Investment banker Goldman Sachs is not so sure that oil will be going much above $55 a barrel anytime soon. Goldman’s says that the oil markets will be oversupplied next year due to the return of disrupted output in Libya and Nigeria; some increase in US shale oil production; and the beginning of production from several major deep-water projects that were started years ago when prices were higher.  While investment in new crude oil production has dropped dramatically in recent years, the impact of this decline is still some years away.  In the immediate future most analysts do not see a major increase in production and most do not see the possible OPEC production freeze as having much of an impact on prices. OPEC “freezes” simply have too many loopholes and are usually ignored by members who see an advantage in pumping and selling as much as they can.

Libya’s oil production has now reached about 500,000 barrels per day and is expected to climb to 600,000 b/d by the end of the month.

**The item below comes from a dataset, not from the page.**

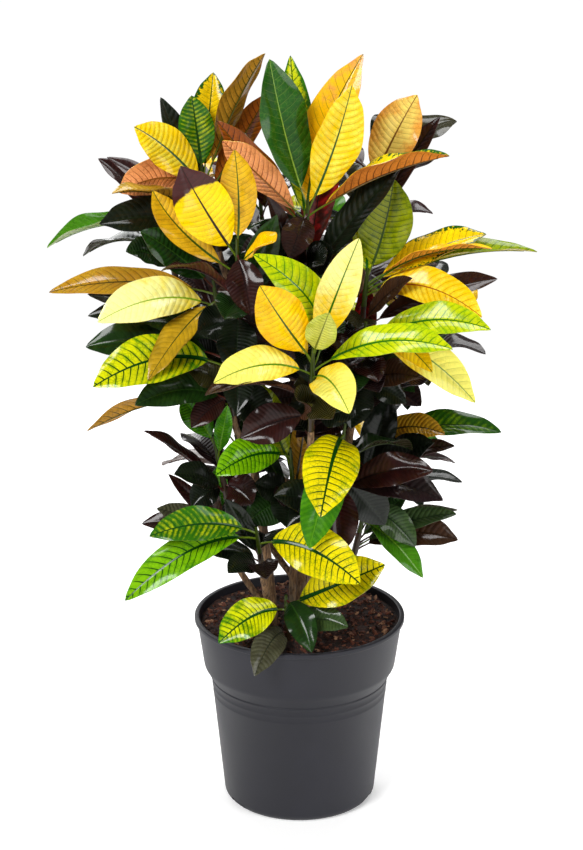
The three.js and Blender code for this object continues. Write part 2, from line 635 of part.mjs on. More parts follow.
for (const [name, shoot] of Object.entries(SHOOTS)) {
  ['young', 'old'].forEach((age, turn) => {
    shoot[age].forEach((row, i) => {
      const root = rootOn(sections[name][`${age}Span`], i, shoot[age].length + shoot.ruled[turn]);
      growLeaf(root, placedLeaf(shoot, row), `${name}_${age}`);
    });
  });
}
for (const [name, shoot] of Object.entries(SHOOTS)) {
  ['young', 'old'].forEach((age, turn) => {
    const laidOut = shoot[age].length;
    for (let i = 0; i < shoot.ruled[turn]; i += 1) {
      const root = rootOn(sections[name][`${age}Span`], laidOut + i, laidOut + shoot.ruled[turn]);
      growLeaf(root, ruledLeaf(shoot, age, i), `${name}_${age}`);
    }
  });
}

const croton = new THREE.Group();
croton.add(meshOf('pot', potSolid, COLOURS.pot, 0.5));
croton.add(meshOf('soil', soilSolid, COLOURS.soil, 0.95));
for (const [name, solid] of Object.entries(woodySolids)) {
  croton.add(meshOf(`woody_stem_${name}`, solid, COLOURS.wood, 0.8));
}
for (const name of Object.keys(SHOOTS)) {
  for (const age of ['young', 'old']) {
    const owner = `${name}_${age}`;
    const own = leaves.filter((leaf) => leaf.owner === owner).map((leaf) => leaf.whole);
    const solid = wasm.Manifold.union([sections[name][age], ...own]).simplify(SLACK);
    croton.add(meshOf(`shoot_${name.slice(1)}_${age}_leaves`, solid, COLOURS[age], 0.4));
  }
}

export default croton;
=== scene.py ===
# %% [markdown]
# A potted croton, dressed for its portrait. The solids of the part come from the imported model,
# and this script puts the real plant's finish round them: veined leathery blades, bark, damp
# potting soil and satin plastic.
#
# The leaves are the subject. Each is made as its own blade, in the place, size and bend that
# the solid has, so this script repeats the few tables and rules by which the plant was laid out.

# %% Load the frame
import math
import random

import bmesh
import bpy
from mathutils import Matrix, Vector, noise
from mathutils.bvhtree import BVHTree
from mathutils.kdtree import KDTree


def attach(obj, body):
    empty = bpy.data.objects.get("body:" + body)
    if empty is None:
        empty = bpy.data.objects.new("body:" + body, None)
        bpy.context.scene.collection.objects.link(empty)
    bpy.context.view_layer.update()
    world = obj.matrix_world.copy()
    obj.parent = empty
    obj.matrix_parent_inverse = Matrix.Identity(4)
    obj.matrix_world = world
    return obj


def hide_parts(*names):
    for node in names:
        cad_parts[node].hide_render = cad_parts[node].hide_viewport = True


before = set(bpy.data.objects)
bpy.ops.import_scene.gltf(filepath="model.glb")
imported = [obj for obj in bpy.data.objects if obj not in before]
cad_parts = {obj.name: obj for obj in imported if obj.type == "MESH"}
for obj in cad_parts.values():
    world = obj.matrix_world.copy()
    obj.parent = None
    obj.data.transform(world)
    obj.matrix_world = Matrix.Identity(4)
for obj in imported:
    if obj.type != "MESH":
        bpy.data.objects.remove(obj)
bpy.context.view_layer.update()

MM = 0.001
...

In Nigeria, the Forcados terminal, which is capable of exporting 400,000 b/d and which has been closed since February due to a bombing, is back in operation. The increase in Libyan and Nigerian exports alone could be enough to offset the possible potential OPEC cut, leaving much of the burden of reduced exports to fall on the Gulf Arab states.

The European Union voted to ratify the 2015 Paris climate agreement this week. This action now covers 56.75% of total global emissions  and is now above the 55% threshold needed for implementation. The treaty will formally go into effect on November 4th. Seventy-two out of 195 countries have now ratified the treaty.

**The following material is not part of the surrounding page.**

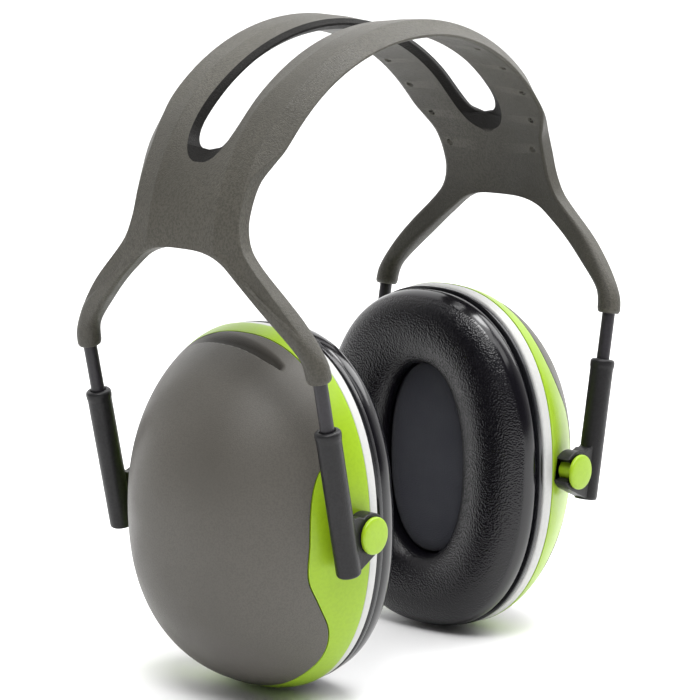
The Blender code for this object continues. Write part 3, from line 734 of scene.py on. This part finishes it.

The US Energy Information Administration reported that solar energy generated less than 1% of US electricity over the first half of this year. Natural gas accounted for the most electricity generated (656 million kilowatt hours), followed by coal (549 million kWh), nuclear (400 million kWh), hydroelectric power (151 million kWh), wind (116 million kWh), and wood (20 million kWh). Despite the declining costs of solar panels, just 17 million kWh of electricity was generated by solar power during the first half of 2016. That equals about 0.9% of the total of 1,951,350 million kWh generated during the period.

Coal generated only 6% of UK electricity this spring, compared with 20% a year ago. The decrease in coal-fired electricity generation is largely due to the closures of multiple coal power plants along with the fact others have switched from coal to biomass. Natural gas electricity generation increased from 30% last year to 45% this year. Renewables (primarily wind) accounted for 25% of UK electricity generation.

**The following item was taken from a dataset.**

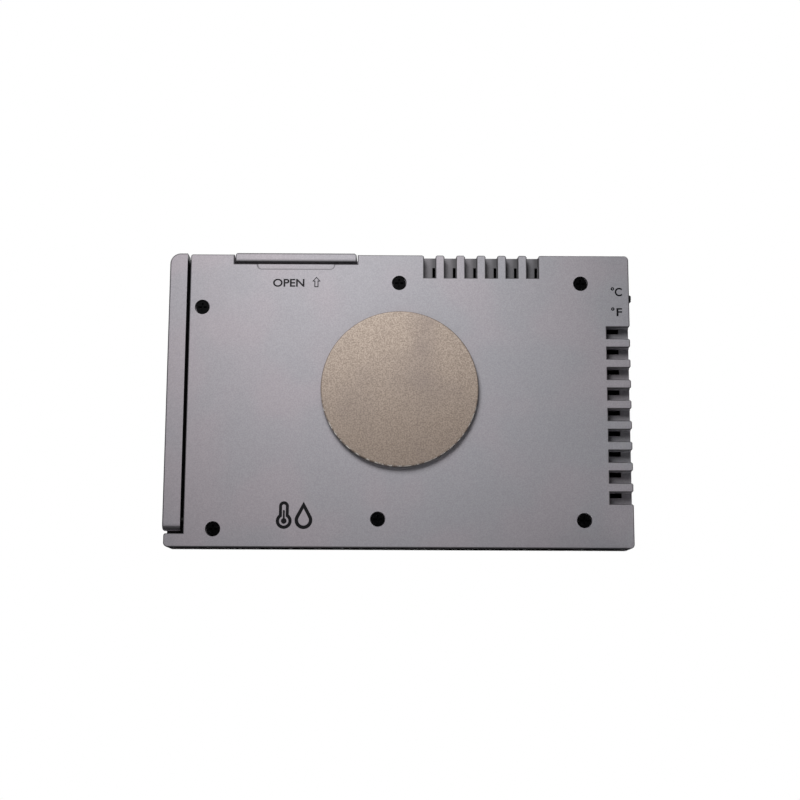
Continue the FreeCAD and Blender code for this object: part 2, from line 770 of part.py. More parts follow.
def contacts():
    """Two nickel-plated springs soldered to the board's edge below the tray."""
    board_edge = tray_bottom - board_gap
    half = contact_width / 2
    pad_low = board_edge - contact_pad
    pad_top = board_back + contact_sheet
    rise = board_edge + contact_lift
    stop = cell_front - contact_gap

    body = new_body("negative_contact")
    x_span = (tray_centre - half, tray_centre + half)
    leaf_top = cell_height - cell_cap_radius / 2
    profile = [
        (board_back, pad_low), (pad_top, pad_low), (pad_top, rise + contact_sheet),
        (stop, rise + contact_sheet), (stop, leaf_top), (stop - contact_sheet, leaf_top),
        (stop - contact_sheet, rise), (board_back, rise),
    ]
    add(body, "X", x_span[0], x_span[1], [profile])

    body = new_body("positive_contact")
    across = tray_centre + positive_offset
    finger_level = cell_front + cell_thickness / 2
    finger_top = cell_height - cell_radius + contact_width / 2
    profile = [
        (board_back, pad_low), (pad_top, pad_low), (pad_top, rise),
        (finger_level, rise), (finger_level, finger_top), (finger_level - contact_sheet, finger_top),
        (finger_level - contact_sheet, rise + contact_sheet), (board_back, rise + contact_sheet),
    ]
    add(body, "X", across - half, across + half, [profile])


# ================================================================ unit switch
def unit_switch():
    """A miniature slide switch on the board's edge, worked by a knob in the side wall."""
    low = switch_height - switch_length / 2
    high = switch_height + switch_length / 2
    outer = left_inside + guide_gap
    inner = outer + switch_width
    top = board_back + switch_body

    # Pressed steel shell over a moulded base, with a slot for the slider's neck.
    body = new_body("switch_shell")
    add(body, "Y", board_back, top, [rectangle(outer, low, inner, high)])
    cut(body, "Y", board_back, top - switch_shell, [
        rectangle(outer + switch_shell, low - slide_gap, inner, high + slide_gap),
    ])
    reach = knob_height / 2 + switch_travel / 2 + knob_gap
    deep = knob_depth / 2 + knob_gap
    cut(body, "X", outer, outer + switch_shell, [
        rectangle(knob_level - deep, switch_height - reach, knob_level + deep, switch_height + reach),
    ])

    body = new_body("switch_base")
    base_outer = outer + switch_shell
    well_inner = base_outer + knob_foot + slide_gap
    add(body, "Y", board_back, top - switch_shell, [rectangle(base_outer, low, inner, high)])
    cut(body, "X", base_outer, well_inner, [
        rectangle(knob_level - deep, switch_height - reach, knob_level + deep, switch_height + reach),
    ])

    body = new_body("switch_knob")
    half = knob_height / 2
    tip = left - knob_proud
    thick = knob_depth / 2
    flat = rectangle(knob_level - thick, knob_start - half, knob_level + thick, knob_start + half)
    add(body, "X", tip, base_outer + knob_foot, [flat])
    soften(body, "Fillet", knob_round, edges_at(body, "X", tip))

    legs = []
    leg_half = switch_shell
    for index in range(3):
        height = switch_height + switch_travel * (index - 1)
        legs.append(block(f"switch_leg_{index}", (inner, inner + knob_foot),
                          (board_back, board_back + switch_shell), (height - leg_half, height + leg_half)))
    group("switch_terminals", legs)


# ================================================================ display
def display():
    """The window, and the liquid-crystal stack in its holder, front to back."""
    side = lcd_width / 2
    low, high = lcd_bottom, lcd_bottom + lcd_height

    window = new_body("display_window")
    add(window, "Y", front, front + window_sheet, [window_outline(0)])
    soften(window, "Fillet", field_round, edges_along(window, "Y", window_outline(0)))
    tape = new_body("window_tape")
    tape_start = front + window_sheet
    add(tape, "Y", tape_start, tape_start + tape_sheet, [window_outline(-tape_inset), view_outline()])

    level = floor + lcd_slack
    layers = []
    for label, sheet_thickness in (
        ("front_polariser", polariser_sheet), ("lcd_front_glass", glass_sheet),
        ("lcd_seal", seal_sheet), ("lcd_rear_glass", glass_sheet), ("lcd_reflector", reflector_sheet),
    ):
        layers.append((label, level, level + sheet_thickness))
        level = level + sheet_thickness
    for label, start, stop in layers:
        bottom = low if label == "lcd_front_glass" else low + glass_ledge
        if label == "lcd_seal":
            body = new_body(label)
            inner = rectangle(-side + seal_width, bottom + seal_width, side - seal_width, high - seal_width)
            add(body, "Y", start, stop, [rectangle(-side, bottom, side, high), inner])
        else:
            keep(block(label, (-side, side), (start, stop), (bottom, high)), label)

    holder = new_body("lcd_holder")
    rim = holder_gap + holder_rim
    outer = rectangle(-side - rim, low - rim, side + rim, high + rim)
    inner = rectangle(-side - holder_gap, low - holder_gap, side + holder_gap, high + holder_gap)
    add(holder, "Y", floor + lcd_slack, board_front, [outer, inner])

    glass_back = layers[1][2]
    strip_low = low + (glass_ledge - connector_width) / 2
    strip_half = view_width / 2 - connector_inset
    keep(block("strip", (-strip_half, strip_half), (glass_back, board_front),
               (strip_low, strip_low + connector_width)), "zebra_connector")


# ================================================================ board and its components
def circuit_board():
    """The board, cut away for the battery bay and notched round the screw bosses."""
    body = new_body("circuit_board")
    ledge_x = left + vent_length + ledge_margin + board_gap
    low = wall + board_gap * 2
    bay_edge = guide_left - guide_rib - board_gap
    board_right = right_inside - board_gap
    tab_low = side_vent_start + vent_pitch * (SIDE_VENTS - 1) + vent_width + ledge_margin + board_gap
    tab_left = left_inside + board_gap
    outline = [
        (ledge_x, low), (board_right, low), (board_right, tray_bottom - board_gap),
        (bay_edge, tray_bottom - board_gap), (bay_edge, board_top), (tab_left, board_top),
        (tab_left, tab_low), (ledge_x, tab_low),
    ]
    add(body, "Y", board_front, board_back, [outline])
    clear = boss_radius + boss_clearance
    for x, z in (CASE_SCREWS[1], CASE_SCREWS[2], CASE_SCREWS[4], CASE_SCREWS[5]):
        cut(body, "Y", board_front, board_back, circles=[(x, z, clear)])
    holes = [(x, z, board_screw_radius + screw_clearance) for x, z in BOARD_SCREWS]
    cut(body, "Y", board_front, board_back, circles=holes)
    corner_top = pin_height + pin_radius + channel_wall + board_gap
    corner_start = CASE_SCREWS[3][0] - clear
    cut(body, "Y", board_front, board_back, [
        rectangle(corner_start, low - wall, board_right + wall, corner_top),
    ])


chip_radius = named("chip_radius", 4.5)
chip_height = named("chip_height", 1.2)
chip_across = named("chip_across", -10.0)
chip_rise = named("chip_rise", 20.0)
chip_round = named("chip_round", 0.9)
crystal_radius = named("crystal_radius", 1.0)
crystal_length = named("crystal_length", 6.0)
crystal_across = named("crystal_across", -24.0)
crystal_rise = named("crystal_rise", 12.5)
crystal_lead_offset = named("crystal_lead_offset", 0.5)
lead_radius = named("lead_radius", 0.15)
lead_length = named("lead_length", 1.5)
bead_radius = named("bead_radius", 0.85)
bead_inset = named("bead_inset", 8.7)
bead_drop = named("bead_drop", 16.5)
bead_lead_offset = named("bead_lead_offset", 0.3825)
sensor_width = named("sensor_width", 5.0)
sensor_height = named("sensor_height", 7.0)
sensor_sheet = named("sensor_sheet", 0.6)
sensor_stand = named("sensor_stand", 0.7)
sensor_inset = named("sensor_inset", 8.5)
sensor_drop = named("sensor_drop", 29.0)
sensor_pin_pitch = named("sensor_pin_pitch", 1.5)
row_gap = named("row_gap", 8.1)
resistor_start = named("resistor_start", 9.0)
resistor_pitch = named("resistor_pitch", 1.5)
resistor_width = named("resistor_width", 0.6)
resistor_length = named("resistor_length", 1.2)
resistor_sheet = named("resistor_sheet", 0.45)
capacitor_start = named("capacitor_start", 6.75)
capacitor_pitch = named("capacitor_pitch", 3.0)
capacitor_width = named("capacitor_width", 0.96)
capacitor_length = named("capacitor_length", 1.5)
capacitor_sheet = named("capacitor_sheet", 0.7)

bead_across = left + bead_inset
bead_rise = case_height - bead_drop
sensor_across = left + sensor_inset
sensor_rise = case_height - sensor_drop


def electronics():
    """Resin-capped controller, watch crystal, thermistor, humidity element and chips."""
    dome = rod("chip", "Y", (chip_across, board_back, chip_rise), chip_height, chip_radius)
    document.recompute()
    rounded = document.addObject("Part::Fillet", "chip_round")
    rounded.Base = dome
    crown = (board_back + chip_height).value
    rim = [n for n, edge in enumerate(dome.Shape.Edges, 1) if same(edge.CenterOfMass.y, crown)]
    rounded.Edges = [(n, chip_round.value, chip_round.value) for n in rim]
    keep(rounded, "controller_resin")

    axis_level = board_back + crystal_radius + lead_radius
    keep(rod("crystal", "X", (crystal_across, axis_level, crystal_rise), crystal_length, crystal_radius),
         "clock_crystal")
    lead_sets = []
    for sign in (-1, 1):
        height = crystal_rise + crystal_lead_offset * sign
        start = crystal_across - lead_length
        wires = [
            rod(f"crystal_wire{sign}", "X", (start, axis_level, height), lead_length, lead_radius),
            rod(f"crystal_drop{sign}", "Y", (start, board_back, height),
                axis_level + lead_radius - board_back, lead_radius),
        ]
        lead_sets.append(join(f"crystal_lead{sign}", wires))
    group("crystal_leads", lead_sets)

    bead = document.addObject("Part::Sphere", "bead")
    bind(bead, "Radius", bead_radius)
    bead_level = board_back + bead_radius + lead_radius
    for name, place in zip("xyz", (bead_across, bead_level, bead_rise)):
        bind(bead, "Placement.Base." + name, place)
    keep(bead, "thermistor_bead")
    wires = []
    foot_height = bead_rise - bead_radius - lead_length
    for sign in (-1, 1):
        across = bead_across + bead_lead_offset * sign
        run = rod(f"bead_wire{sign}", "Z", (across, bead_level, foot_height), lead_length, lead_radius)
        foot = rod(f"bead_drop{sign}", "Y", (across, board_back, foot_height),
                   bead_level + lead_radius - board_back, lead_radius)
        wires.append(join(f"bead_lead{sign}", [run, foot]))
    group("thermistor_leads", wires)

    level = board_back + sensor_stand
    half = sensor_width / 2
    keep(block("sensor", (sensor_across - half, sensor_across + half), (level, level + sensor_sheet),
               (sensor_rise, sensor_rise + sensor_height)), "humidity_sensor")
    pins = [
        rod(f"sensor_pin_{n}", "Y",
            (sensor_across + sensor_pin_pitch * n, board_back, sensor_rise + sensor_sheet),
            sensor_stand, lead_radius)
        for n in (-1, 0, 1)
    ]
    group("humidity_sensor_pins", pins)

    group("chip_resistors", [
        chip(f"resistor_{n}", chip_across - resistor_start + resistor_pitch * n, chip_rise + row_gap,
             resistor_width, resistor_length, resistor_sheet)
        for n in range(6)
    ])
    group("chip_capacitors", [
        chip(f"capacitor_{n}", chip_across - capacitor_start + capacitor_pitch * n, chip_rise - row_gap,
             capacitor_width, capacitor_length, capacitor_sheet)
        for n in range(4)
    ])


def chip(label, across, rise, width, length, thickness):
    """One small rectangular component lying on the board's back."""
    return block(label, (across, across + width), (board_back, board_back + thickness),
                 (rise, rise + length))


front_cover()
rear_cover()
fasteners()
stand()
magnet()
battery_tray()
coin_cell()
contacts()
unit_switch()
display()
circuit_board()
electronics()
document.recompute()

for item in document.Objects:
    if {"Invalid", "Error"} & set(item.State):
        raise RuntimeError(f"{item.Label} failed: {item.State}")
os.makedirs("parts", exist_ok=True)
for label, piece in PIECES.items():
    shape = piece.Shape
    if shape.isNull() or not shape.isValid() or not shape.Solids:
        raise RuntimeError(f"{label} has no valid solid")
    shape.exportStep(os.path.join("parts", label + ".step"))
    print(f"{label:24s} solids {len(shape.Solids)}  volume {shape.Volume:9.3f}")
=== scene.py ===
"""A card-size room thermometer and hygrometer, put together piece by piece.

Metres. The display faces -Y, the back faces +Y and +Z is up. The case stands on Z = 0.
"""
import math

import bpy
from mathutils import Matrix, Vector


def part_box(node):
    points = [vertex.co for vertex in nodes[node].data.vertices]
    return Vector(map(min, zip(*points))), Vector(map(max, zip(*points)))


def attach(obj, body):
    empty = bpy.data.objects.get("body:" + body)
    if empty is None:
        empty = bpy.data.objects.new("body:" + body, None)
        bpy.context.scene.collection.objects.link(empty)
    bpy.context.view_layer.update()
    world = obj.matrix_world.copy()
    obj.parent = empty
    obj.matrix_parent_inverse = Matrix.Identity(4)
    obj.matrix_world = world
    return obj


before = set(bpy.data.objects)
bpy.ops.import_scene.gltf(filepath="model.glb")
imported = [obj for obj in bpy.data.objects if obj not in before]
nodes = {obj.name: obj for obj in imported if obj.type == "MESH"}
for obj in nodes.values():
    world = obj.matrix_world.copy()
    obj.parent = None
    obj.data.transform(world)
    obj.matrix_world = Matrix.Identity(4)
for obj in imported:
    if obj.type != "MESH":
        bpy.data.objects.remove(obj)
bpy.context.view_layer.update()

# ---------------------------------------------------------------- the camera
# It looks at the back of the case from 0.26 m away and a little below its foot, turned up by ten
# degrees.
CAMERA_PLACE = (0.0002, 0.26501, -0.01706)
CAMERA_TURN = (99.6355, -0.2418, 179.8961)
LENS = 64.364
SENSOR = 36.0

bpy.ops.object.select_all(action="DESELECT")
camera_data = bpy.data.cameras.new("camera")
camera_data.sensor_width = SENSOR
camera_data.lens = LENS
camera_data.clip_start = 0.01
camera = bpy.data.objects.new("camera", camera_data)
camera.location = CAMERA_PLACE
camera.rotation_euler = [math.radians(turn) for turn in CAMERA_TURN]
bpy.context.scene.collection.objects.link(camera)
bpy.context.scene.camera = camera
bpy.context.scene.view_settings.view_transform = "Standard"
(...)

Portugal is about to begin phasing out subsidies for utilities generating renewable power as the government tackles high electricity prices that are hampering efforts to bolster its struggling economy. The subsidies will gradually end as contracts start to expire in 2017. A recent study by VaasaETT showed that Portugal’s residential electricity prices adjusted to consumer purchasing power parity, were among the highest among the 29 European countries it looked at. The government believes high energy prices are negatively affecting the competitiveness of Portuguese companies and lowering disposable incomes for its population at a time when the country’s growth rate is meager.

Research and consulting firm GlobalData says the global wind turbine tower market is set to decline over the next several years, due to falling costs, decreasing capacity expansion, and increased tower height. While the Asia-Pacific region will maintain its dominance in the market, it will see this dominance decrease in value from $9.6 billion in 2015 to $5.5 billion in 2020. The Asia-Pacific market is expected to be heavily impacted by a lack of sufficient grid infrastructure to contain further variable wind capacity expansions. The overall wind tower market is expected to drop from $17.2 billion in 2015 to $14.5 billion by 2020, mainly due to declining prices and increased tower heights in larger turbines. Tower prices are expected to fall by 7% by 2020.

Udaipur, a city in western India, recently rolled out a massive LED streetlight replacement. The city has replaced its sodium lights with 35,000 LED streetlights. LED technology has become more attractive for street and community lighting because it uses less energy. Udaipur’s city government is also providing a 40% subsidy to individuals who put solar panels on their homes.